Borrowing a phrase from Wittgenstein, hate speech shares ‘family resemblances’ with other aspects of our changing – now more relativistic – culture (as Lyotard argued long ago, ‘grand’ narratives have ceded ground to multiple, pick-and-mix ‘petit’ narratives). ‘Cancel culture’ is an obvious example. Doyle makes the point that cancel culture involves denouncing (via public shaming and boycotting) rather than criticising. Practitioners, he argues, typically engage in ‘gaslighting’:

‘a term which denotes the act of flatly contradicting observable reality. They smear their targets as ‘bullies’ as a means to bully them, or cast themselves in the role of victim while they victimise others. Often, this is achieved by claiming that they have been made to feel ‘unsafe’ or that ‘violence’ has been inflicted, which is usually enough to ensure that the target will lose his or her job. After all, an employer will not fire someone for a simple matter of disagreement, but will be obliged to take action ‘if harm’ can be said to have been caused. Even the denial of cancel culture itself is a form of ‘gaslighting’, because it requires that we ignore the overwhelming evidence of its existence.’ (pp. 25/6)

I was personally threatened by a national columnist, who said he’d contact UCL to expose my ‘anti-Semitic’ insistence that anti-Semitism was being weaponised against Corbyn. I was long since retired and have no idea if he actually did contact UCL.

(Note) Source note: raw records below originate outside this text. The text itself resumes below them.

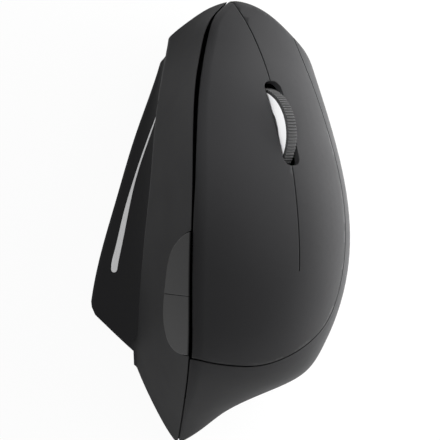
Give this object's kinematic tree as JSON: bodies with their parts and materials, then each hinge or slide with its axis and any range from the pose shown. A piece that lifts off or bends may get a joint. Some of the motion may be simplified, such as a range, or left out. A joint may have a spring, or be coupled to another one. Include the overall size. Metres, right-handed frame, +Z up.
{
  "type": "ergonomic mouse",
  "caption": "Vertical handshake-grip wireless mouse with two bending keys, scroll wheel, thumb buttons in a thumb recess, battery bay and stowed receiver.",
  "frame": {"origin": "middle of the footprint on the table, at the gliding feet's underside", "axes": "+Y to the nose, +X to the palm side, +Z up"},
  "size_m": [0.0715, 0.1207, 0.0643],
  "materials": {
    "soft_touch": "soft-touch black coating",
    "glossy_black": "polished black",
    "satin_silver": "satin silver paint",
    "glossy_white": "polished white",
    "ribbed_rubber": "ribbed",
    "steel": "bright",
    "inner_plastic": "plain black moulding",
    "circuit_board": "green solder mask",
    "chip_plastic": "black epoxy",
    "switch_plastic": "black moulding",
    "plunger_plastic": "white moulding",
    "encoder_plastic": "green moulding",
    "lens_plastic": "clear",
    "ribbon_film": "film",
    "cell_jacket": "printed jacket, bare",
    "base_plastic": "fine texture",
    "slick_foot": "low-friction tape"
  },
  "bodies": {
    "housing": {"thumb_shell": "soft_touch", "palm_lower_shell": "soft_touch", "palm_cover": "soft_touch", "inner_frame": "inner_plastic", "accent_strip": "satin_silver", "upper_board": "circuit_board", "left_switch": "switch_plastic", "right_switch": "switch_plastic", "middle_switch": "switch_plastic", "thumb_board": "circuit_board", "forward_switch": "switch_plastic", "back_switch": "switch_plastic", "main_board": "circuit_board", "sensor_chip": "chip_plastic", "controller_chip": "chip_plastic", "sensor_lens": "lens_plastic", "upper_ribbon": "ribbon_film", "thumb_ribbon": "ribbon_film", "base_plate": "base_plastic", "battery_left": "cell_jacket", "battery_right": "cell_jacket", "battery_contacts": "steel", "power_switch_body": "switch_plastic", "glide_feet": "slick_foot", "base_screws": "steel", "board_screws": "steel"},
    "left_key": {"left_key": "soft_touch"},
    "right_key": {"right_key": "soft_touch"},
    "left_plunger": {"left_plunger": "plunger_plastic"},
    "right_plunger": {"right_plunger": "plunger_plastic"},
    "wheel_cradle": {"wheel_carrier": "inner_plastic", "scroll_encoder": "encoder_plastic"},
    "wheel": {"wheel_core": "glossy_white", "wheel_tyre": "ribbed_rubber", "wheel_axle": "steel"},
    "middle_plunger": {"middle_plunger": "plunger_plastic"},
    "forward_button": {"thumb_button_forward": "glossy_black"},
    "back_button": {"thumb_button_back": "glossy_black"},
    "forward_plunger": {"forward_plunger": "plunger_plastic"},
    "back_plunger": {"back_plunger": "plunger_plastic"},
    "battery_door": {"battery_door": "base_plastic"},
    "receiver": {"receiver_body": "inner_plastic", "receiver_plug": "steel"},
    "power_knob": {"power_switch_knob": "base_plastic"}
  },
  "joints": [
    {"name": "left_key_press", "type": "hinge", "parent": "housing", "child": "left_key", "pos_m": [0.02527, -0.01152, 0.02275], "axis": [-0.6691, 0, 0.7431], "range_deg": [0, 0.6], "stiffness_Nm_per_rad": 2.6, "springref_deg": -0.17},
    {"name": "left_plunger_press", "type": "slide", "parent": "housing", "child": "left_plunger", "axis": [-0.6072, -0.3287, -0.7234], "range_m": [0, 0.00045]},
    {"name": "right_key_press", "type": "hinge", "parent": "housing", "child": "right_key", "pos_m": [0.02527, -0.01152, 0.02275], "axis": [-0.6691, 0, 0.7431], "range_deg": [0, 0.6], "stiffness_Nm_per_rad": 2.6, "springref_deg": -0.17},
    {"name": "right_plunger_press", "type": "slide", "parent": "housing", "child": "right_plunger", "axis": [-0.6072, -0.3287, -0.7234], "range_m": [0, 0.00044]},
    {"name": "wheel_press", "type": "slide", "parent": "housing", "child": "wheel_cradle", "axis": [-0.6072, -0.3287, -0.7234], "range_m": [0, 0.0004], "stiffness_N_per_m": 2500, "springref_m": -0.0001},
    {"name": "middle_plunger_press", "type": "slide", "parent": "housing", "child": "middle_plunger", "axis": [-0.6072, -0.3287, -0.7234], "range_m": [0, 0.0004]},
    {"name": "wheel_turn", "type": "hinge", "parent": "wheel_cradle", "child": "wheel", "pos_m": [0.01111, 0.02382, 0.03891], "axis": [0.7621, 0.0165, -0.6472], "continuous": true},
    {"name": "forward_button_press", "type": "slide", "parent": "housing", "child": "forward_button", "axis": [0.9305, 0.1324, -0.3414], "range_m": [0, 0.0004], "stiffness_N_per_m": 1500, "springref_m": -0.0001},
    {"name": "forward_plunger_press", "type": "slide", "parent": "housing", "child": "forward_plunger", "axis": [0.9305, 0.1324, -0.3414], "range_m": [0, 0.0004]},
    {"name": "back_button_press", "type": "slide", "parent": "housing", "child": "back_button", "axis": [0.9305, 0.1324, -0.3414], "range_m": [0, 0.0004], "stiffness_N_per_m": 1500, "springref_m": -0.0001},
    {"name": "back_plunger_press", "type": "slide", "parent": "housing", "child": "back_plunger", "axis": [0.9305, 0.1324, -0.3414], "range_m": [0, 0.0004]},
    {"name": "battery_door_swing", "type": "hinge", "parent": "housing", "child": "battery_door", "pos_m": [0.01088, 0.01921, 0.0007], "axis": [1, 0, 0], "range_deg": [0, 75]},
    {"name": "receiver_pull", "type": "slide", "parent": "housing", "child": "receiver", "axis": [0, 0, -1], "range_m": [0, 0.01]},
    {"name": "power_switch_slide", "type": "slide", "parent": "housing", "child": "power_knob", "axis": [0, 1, 0], "range_m": [0, 0.0022]}
  ],
  "couplings": [
    {"joint": "left_plunger_press", "follows": "left_key_press", "m_per_rad": 0.041171},
    {"joint": "right_plunger_press", "follows": "right_key_press", "m_per_rad": 0.040504},
    {"joint": "middle_plunger_press", "follows": "wheel_press", "ratio": 1},
    {"joint": "forward_plunger_press", "follows": "forward_button_press", "ratio": 1},
    {"joint": "back_plunger_press", "follows": "back_button_press", "ratio": 1}
  ]
}
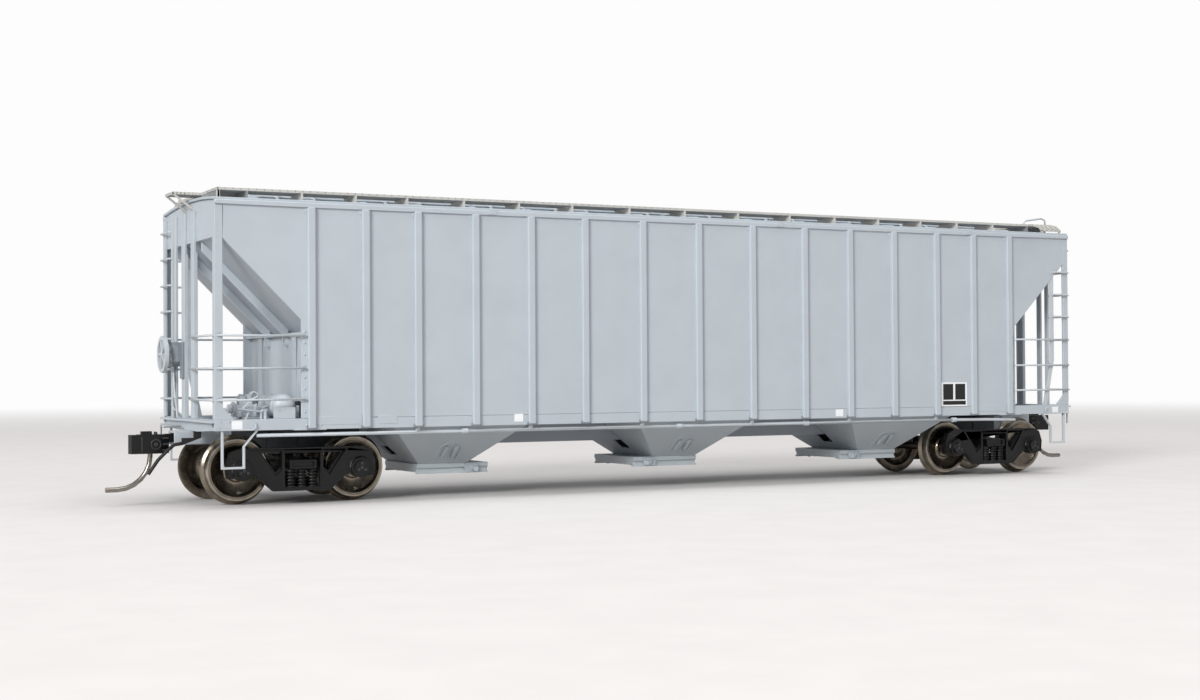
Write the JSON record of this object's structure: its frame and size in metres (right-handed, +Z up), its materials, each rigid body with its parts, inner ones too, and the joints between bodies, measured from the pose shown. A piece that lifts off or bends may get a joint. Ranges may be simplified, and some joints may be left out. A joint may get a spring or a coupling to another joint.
{
  "type": "model covered hopper car",
  "caption": "Scale model covered hopper car with hopper bays and gates below, roof hatches and walks, end ladders, sprung couplers and swivelling trucks that roll on rails.",
  "frame": {"origin": "middle of the car, on the floor plane that the wheel flanges stand on", "axes": "+X along the car, with the hand-brake end at -X; -Y is the side nearest the camera; +Z up"},
  "size_m": [0.2098, 0.0362, 0.0543],
  "materials": {
    "body_grey": "satin light blue-grey paint over moulded plastic",
    "fittings_grey": "satin light blue-grey paint over etched metal and wire",
    "brake_grey": "satin light grey moulded detail parts",
    "truck_black": "matte black engineering plastic",
    "coupler_black": "blackened die-cast metal",
    "wheel_metal": "burnished dark metal with brighter rims",
    "axle_steel": "dark turned metal",
    "pin_steel": "bright drawn wire",
    "hose_rubber": "flexible black rubber"
  },
  "bodies": {
    "car_body": {"air_hoses": "hose_rubber", "air_reservoir": "brake_grey", "body_bolsters": "body_grey", "brake_housing": "brake_grey", "brake_shelf": "brake_grey", "brake_wheel": "fittings_grey", "bulkheads": "body_grey", "centre_sill": "body_grey", "control_valve": "brake_grey", "cut_levers": "fittings_grey", "draft_boxes": "body_grey", "end_posts": "body_grey", "end_sheets": "body_grey", "end_sills": "body_grey", "gate_1": "body_grey", "gate_2": "body_grey", "gate_3": "body_grey", "grab_irons": "fittings_grey", "hatch_coaming": "body_grey", "hatch_covers": "body_grey", "hopper_1": "body_grey", "hopper_2": "body_grey", "hopper_3": "body_grey", "ladders": "fittings_grey", "ridge_sheets": "body_grey", "roof": "body_grey", "running_boards": "fittings_grey", "side_far": "body_grey", "side_near": "body_grey", "side_sills": "body_grey", "slope_sheets": "body_grey", "stirrup_steps": "fittings_grey", "train_line": "brake_grey"},
    "truck_b": {"brake_beams_b": "truck_black", "sideframes_b": "truck_black", "springs_b": "truck_black", "truck_bolster_b": "truck_black"},
    "truck_a": {"brake_beams_a": "truck_black", "sideframes_a": "truck_black", "springs_a": "truck_black", "truck_bolster_a": "truck_black"},
    "wheelset_b1": {"axle_b1": "axle_steel", "wheels_b1": "wheel_metal"},
    "wheelset_b2": {"axle_b2": "axle_steel", "wheels_b2": "wheel_metal"},
    "wheelset_a1": {"axle_a1": "axle_steel", "wheels_a1": "wheel_metal"},
    "wheelset_a2": {"axle_a2": "axle_steel", "wheels_a2": "wheel_metal"},
    "coupler_b": {"coupler_b": "coupler_black", "trip_pin_b": "pin_steel"},
    "coupler_a": {"coupler_a": "coupler_black", "trip_pin_a": "pin_steel"}
  },
  "joints": [
    {"name": "truck_b_swivel", "type": "hinge", "parent": "car_body", "child": "truck_b", "pos_m": [-0.07485, 0, 0.0082], "axis": [0, 0, 1], "range_deg": [-12, 12]},
    {"name": "wheelset_b1_roll", "type": "hinge", "parent": "truck_b", "child": "wheelset_b1", "pos_m": [-0.08505, 0, 0.00589], "axis": [0, 1, 0], "continuous": true},
    {"name": "wheelset_b2_roll", "type": "hinge", "parent": "truck_b", "child": "wheelset_b2", "pos_m": [-0.06465, 0, 0.00589], "axis": [0, 1, 0], "continuous": true},
    {"name": "coupler_b_swing", "type": "hinge", "parent": "car_body", "child": "coupler_b", "pos_m": [-0.0876, 0, 0.0112], "axis": [0, 0, 1], "range_deg": [-8, 8], "stiffness_Nm_per_rad": 0.002},
    {"name": "truck_a_swivel", "type": "hinge", "parent": "car_body", "child": "truck_a", "pos_m": [0.07485, 0, 0.0082], "axis": [0, 0, 1], "range_deg": [-12, 12]},
    {"name": "wheelset_a1_roll", "type": "hinge", "parent": "truck_a", "child": "wheelset_a1", "pos_m": [0.06465, 0, 0.00589], "axis": [0, 1, 0], "continuous": true},
    {"name": "wheelset_a2_roll", "type": "hinge", "parent": "truck_a", "child": "wheelset_a2", "pos_m": [0.08505, 0, 0.00589], "axis": [0, 1, 0], "continuous": true},
    {"name": "coupler_a_swing", "type": "hinge", "parent": "car_body", "child": "coupler_a", "pos_m": [0.0876, 0, 0.0112], "axis": [0, 0, 1], "range_deg": [-8, 8], "stiffness_Nm_per_rad": 0.002}
  ]
}
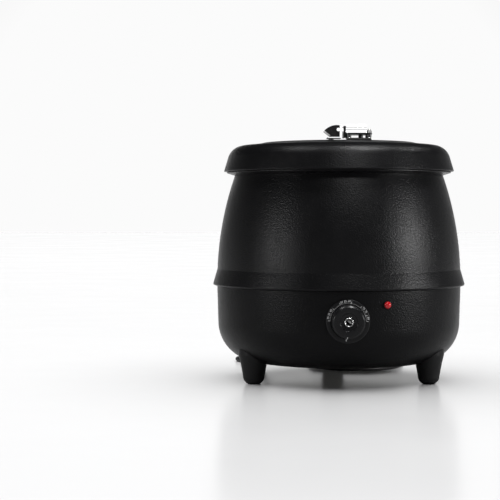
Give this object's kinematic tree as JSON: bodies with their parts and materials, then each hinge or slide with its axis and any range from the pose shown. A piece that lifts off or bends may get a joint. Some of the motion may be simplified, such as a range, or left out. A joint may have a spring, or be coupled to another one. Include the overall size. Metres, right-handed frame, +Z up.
{
  "type": "soup kettle",
  "caption": "Electric wet-heat soup kettle: black rounded casing on feet, lift-out stainless insert, hinged split lid with a chrome hinge and black grip, thermostat knob and lamp.",
  "frame": {"origin": "on the casing's axis, on the plane that the feet stand on", "axes": "+Z up, -Y to the front with the thermostat knob, +X to the user's right"},
  "size_m": [0.371, 0.5076, 0.3752],
  "materials": {
    "textured_black_paint": "fine grained black enamel, semi-matt",
    "stainless_steel": "spun stainless, satin",
    "polished_stainless": "polished stainless",
    "heater_steel": "heat-darkened steel",
    "aluminium_sheet": "mill finish",
    "zinc_steel": "zinc plated",
    "foot_rubber": "matt moulded",
    "control_plastic": "phenolic",
    "terminal_plastic": "off-white nylon",
    "dial_plastic": "satin with a white printed scale",
    "knob_plastic": "semi-gloss",
    "chrome": "bright plating",
    "copper": "copper",
    "red_lens": "translucent red",
    "wire_insulation": "silicone insulation",
    "lead_rubber": "matt sheath",
    "plug_plastic": "moulded"
  },
  "bodies": {
    "kettle": {"lower_casing": "textured_black_paint", "upper_casing": "textured_black_paint", "top_ring": "textured_black_paint", "water_well": "stainless_steel", "heater_ring": "heater_steel", "heater_clamp_plate": "aluminium_sheet", "heat_reflector": "aluminium_sheet", "tie_bolt": "zinc_steel", "tie_sleeve": "zinc_steel", "tie_nut": "zinc_steel", "base_plate": "zinc_steel", "base_screws": "zinc_steel", "foot_front_left": "foot_rubber", "foot_front_right": "foot_rubber", "foot_rear": "foot_rubber", "foot_screws": "zinc_steel", "foot_nuts": "zinc_steel", "thermostat_body": "control_plastic", "thermostat_nut": "zinc_steel", "dial_ring": "dial_plastic", "capillary_bulb": "copper", "capillary_tube": "copper", "thermal_cutout": "zinc_steel", "lamp_lens": "red_lens", "lamp_body": "control_plastic", "lamp_nut": "zinc_steel", "terminal_block": "terminal_plastic", "internal_wiring": "wire_insulation", "cable_gland": "lead_rubber", "mains_lead": "lead_rubber", "lead_coil": "lead_rubber", "plug": "plug_plastic"},
    "knob": {"knob": "knob_plastic", "knob_cap": "chrome", "thermostat_spindle": "zinc_steel"},
    "pot": {"insert_pot": "polished_stainless"},
    "lid": {"lid_fixed_half": "textured_black_paint", "seam_strip": "textured_black_paint", "hinge_gasket": "foot_rubber", "hinge_plate": "textured_black_paint", "hinge_housing": "chrome", "hinge_pin": "chrome", "hinge_screws": "zinc_steel", "hinge_spacers": "textured_black_paint", "hinge_nuts": "chrome"},
    "flap": {"lid_flap": "textured_black_paint", "hinge_leaf": "chrome", "grip": "knob_plastic", "grip_screws": "zinc_steel", "grip_spacers": "textured_black_paint"}
  },
  "joints": [
    {"name": "knob_turn", "type": "hinge", "parent": "kettle", "child": "knob", "pos_m": [0.0024, -0.19, 0.098], "axis": [0, 1, 0], "range_deg": [0, 270]},
    {"name": "pot_lift", "type": "slide", "parent": "kettle", "child": "pot", "axis": [0, 0, 1], "range_m": [0, 0.28]},
    {"name": "lid_lift", "type": "slide", "parent": "pot", "child": "lid", "axis": [0, 0, 1], "range_m": [0, 0.12]},
    {"name": "flap_hinge", "type": "hinge", "parent": "lid", "child": "flap", "pos_m": [-0.0015, 0, 0.3673], "axis": [0, 1, 0], "range_deg": [0, 100]}
  ]
}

The point of this blog is: (a) to encourage debate, and (b) to alert people to the authoritarian/repressive potential in the embedding of concepts like hate speech and cancel culture. I end with an additional sociological point. These concepts are part and parcel of a post-1970s ‘postmodernisation’ or ‘relativisation’ of ‘post-truth’ culture. While they should not and cannot be interpreted in determinist fashion as mere products of financialised or rentier capitalism, they are certainly functional for it; as Habermas long ago maintained, this cultural shift represents a ‘new conservatism’.

Be wary I say, be wary! Free speech matters. The Enlightenment, for all its (white, colonial, male) failings, needs to be ‘reconstructed’, not abandoned.